Data.
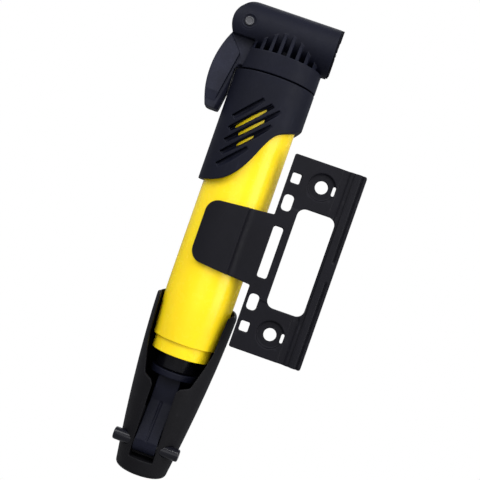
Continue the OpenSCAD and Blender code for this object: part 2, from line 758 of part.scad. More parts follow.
// Front outline of the clip's fingers, tapered, with round corners at the tips
module clip_outline() {
    corner = 5.5;
    root_x = pump_x - plate_left + 0.6;
    tip = [-clip_reach + corner, clip_tip_h - corner];
    polygon([[root_x, clip_root_h], [tip[0], clip_tip_h], [tip[0], -clip_tip_h],
        [root_x, -clip_root_h]]);
    for (s = [-1, 1]) translate([tip[0], s * tip[1]]) circle(r = corner);
    translate([-clip_reach, -tip[1]]) square([corner, 2 * tip[1]]);
}

// Section of the clip, with the web that joins it to the plate and its fillets
module clip_section() {
    fillet = 4;
    reach_y = -plate_front + fillet;
    fillet_x = sqrt(pow(clip_out + fillet, 2) - reach_y * reach_y);
    difference() {
        union() {
            circle(r = clip_out);
            translate([0, plate_front]) square([pump_x - plate_left + 1, plate_t]);
            difference() {
                translate([0, -clip_out]) square([fillet_x, clip_out + plate_front + plate_t]);
                translate([fillet_x, plate_front - fillet]) circle(r = fillet);
            }
            translate([clip_out - 5, plate_front + plate_t - 1]) square([4, 2.4]);
        }
        circle(r = clip_in);
    }
}

module plate_solid() {
    edge = 0.9;
    mid_x = (plate_right - plate_left) / 2;
    front_slab(-plate_t, 0) translate([mid_x, 0]) rounded(plate_left + plate_right, plate_h, edge);
    // raised strip along the far edge
    front_slab(-plate_t - strip_t, -plate_t + eps) translate([(strip_x + plate_right) / 2, 0])
        rounded(plate_right - strip_x, plate_h, 1);
}

module bracket() {
    color("#2f2f35") difference() {
        union() {
            plate_solid();
            at_pump() intersection() {
                translate([0, 0, -clip_root_h - 1]) linear_extrude(2 * clip_root_h + 2) clip_section();
                front_slab(-through / 2, through / 2) clip_outline();
            }
        }
        front_slab(-through / 2, 1) {
            translate([window_x, 0]) rounded(window_w, window_h, window_corner);
            translate([strap_x, 0]) rounded(strap_w, strap_mid_h, 1);
            for (s = [-1, 1]) {
                translate([strap_x, s * strap_oval[0]]) rounded(strap_w, strap_oval[1], 1.6);
                translate([strap_x, s * strap_end[0]]) rounded(strap_w - 0.4, strap_end[1], 0.6);
                translate([0, s * bolt_pitch / 2]) circle(r = bolt_hole_d / 2);
                translate([recess_r - 0.5, s * bolt_pitch / 2]) rounded(slit[0], slit[1], 0.6);
            }
        }
        // recesses round the bolts
        for (s = [-1, 1]) translate([0, 0, s * bolt_pitch / 2])
            rod_y(recess_r, -plate_t - 1, recess_depth - plate_t);
        // groove between the raised strip and the lip, whole at the middle and open at the ends
        for (s = [-1, 1])
            translate([lip_x, -plate_t - strip_t - 1, s * (plate_h + 1) / 2 - (s + 1) / 2 * lip_gap[1]])
                cube([lip_gap[0], 1.5, lip_gap[1]]);
        // shallow valley beside the window
        translate([valley_x, -plate_t - valley_depth, -plate_h / 2 - 1])
            cube([valley_w, 1, plate_h + 2]);
    }
}

bracket();
barrel();
barrel_seal();
gland_nut();
rod_wiper();
head_shroud();
head_body();
valve_seat();
check_valve();
lever_pin();
thumb_lever();
plunger();
plunger_ring();
depressor();
valve_grommet();
chuck_cap();
piston();
piston_seal();
piston_rod();
bumper();
yoke();
rod_pins();
handle();
hinge_pin();
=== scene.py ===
"""The looks of a mini bicycle pump in its frame bracket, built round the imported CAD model."""

import json
import math

import bmesh
import bpy
import numpy as np
from mathutils import Matrix, Vector


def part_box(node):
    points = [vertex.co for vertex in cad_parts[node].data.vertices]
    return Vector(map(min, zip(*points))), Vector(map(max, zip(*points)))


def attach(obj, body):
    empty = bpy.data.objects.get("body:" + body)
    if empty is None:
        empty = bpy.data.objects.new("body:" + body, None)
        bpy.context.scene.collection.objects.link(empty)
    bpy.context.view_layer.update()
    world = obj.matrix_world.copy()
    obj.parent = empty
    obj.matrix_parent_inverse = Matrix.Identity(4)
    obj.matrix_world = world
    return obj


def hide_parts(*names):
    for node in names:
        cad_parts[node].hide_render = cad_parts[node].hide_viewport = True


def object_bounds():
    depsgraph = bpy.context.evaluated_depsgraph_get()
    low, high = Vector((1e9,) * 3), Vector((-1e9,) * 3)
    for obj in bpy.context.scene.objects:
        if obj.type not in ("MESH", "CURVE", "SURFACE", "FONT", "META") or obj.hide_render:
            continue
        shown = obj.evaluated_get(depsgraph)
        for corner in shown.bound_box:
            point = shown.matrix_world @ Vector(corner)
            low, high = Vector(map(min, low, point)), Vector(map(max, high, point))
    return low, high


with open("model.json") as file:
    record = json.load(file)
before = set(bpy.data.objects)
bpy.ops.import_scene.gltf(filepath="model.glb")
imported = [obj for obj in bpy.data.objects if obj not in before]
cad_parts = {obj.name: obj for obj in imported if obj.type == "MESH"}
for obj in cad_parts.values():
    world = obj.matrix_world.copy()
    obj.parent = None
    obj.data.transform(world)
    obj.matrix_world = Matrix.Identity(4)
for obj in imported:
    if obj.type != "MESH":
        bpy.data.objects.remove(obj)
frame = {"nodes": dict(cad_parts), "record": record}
cad_low, cad_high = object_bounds()

MM = 0.001


# ---- places read from the frame --------------------------------------------------------

def middle(node):
    low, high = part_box(node)
    return (low + high) / 2


def joint(name):
    """The record's entry of a joint."""
    return next(entry for entry in frame["record"]["behaviour"]["joints"]
                if entry["name"] == name)


barrel_low, barrel_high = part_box("barrel")
AXIS = Vector((middle("barrel").x, middle("barrel").y, 0.0))
BARREL_R = (barrel_high.x - barrel_low.x) / 2
LEVER_PIN = middle("lever_pin")
HINGE = middle("hinge_pin")
FOLD_AXIS = Vector(joint("handle_fold")["axis"])
STROKE = joint("piston_stroke")["range_m"][1]


# ---- making meshes ---------------------------------------------------------------------

def add_piece(name, mesh, body, material, nodes):
    """Adds a mesh as a piece that rides on a body and stands for CAD nodes."""
    piece = bpy.data.objects.new(name, mesh)
    bpy.context.scene.collection.objects.link(piece)
    mesh.materials.clear()
    mesh.materials.append(material)
    for face in mesh.polygons:
        face.use_smooth = True
    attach(piece, body)
    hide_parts(*nodes)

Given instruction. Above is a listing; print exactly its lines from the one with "valve_seat();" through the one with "shown = obj.evaluated_get(depsgraph)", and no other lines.

Reply.
valve_seat();
check_valve();
lever_pin();
thumb_lever();
plunger();
plunger_ring();
depressor();
valve_grommet();
chuck_cap();
piston();
piston_seal();
piston_rod();
bumper();
yoke();
rod_pins();
handle();
hinge_pin();
=== scene.py ===
"""The looks of a mini bicycle pump in its frame bracket, built round the imported CAD model."""

import json
import math

import bmesh
import bpy
import numpy as np
from mathutils import Matrix, Vector


def part_box(node):
    points = [vertex.co for vertex in cad_parts[node].data.vertices]
    return Vector(map(min, zip(*points))), Vector(map(max, zip(*points)))


def attach(obj, body):
    empty = bpy.data.objects.get("body:" + body)
    if empty is None:
        empty = bpy.data.objects.new("body:" + body, None)
        bpy.context.scene.collection.objects.link(empty)
    bpy.context.view_layer.update()
    world = obj.matrix_world.copy()
    obj.parent = empty
    obj.matrix_parent_inverse = Matrix.Identity(4)
    obj.matrix_world = world
    return obj


def hide_parts(*names):
    for node in names:
        cad_parts[node].hide_render = cad_parts[node].hide_viewport = True


def object_bounds():
    depsgraph = bpy.context.evaluated_depsgraph_get()
    low, high = Vector((1e9,) * 3), Vector((-1e9,) * 3)
    for obj in bpy.context.scene.objects:
        if obj.type not in ("MESH", "CURVE", "SURFACE", "FONT", "META") or obj.hide_render:
            continue
        shown = obj.evaluated_get(depsgraph)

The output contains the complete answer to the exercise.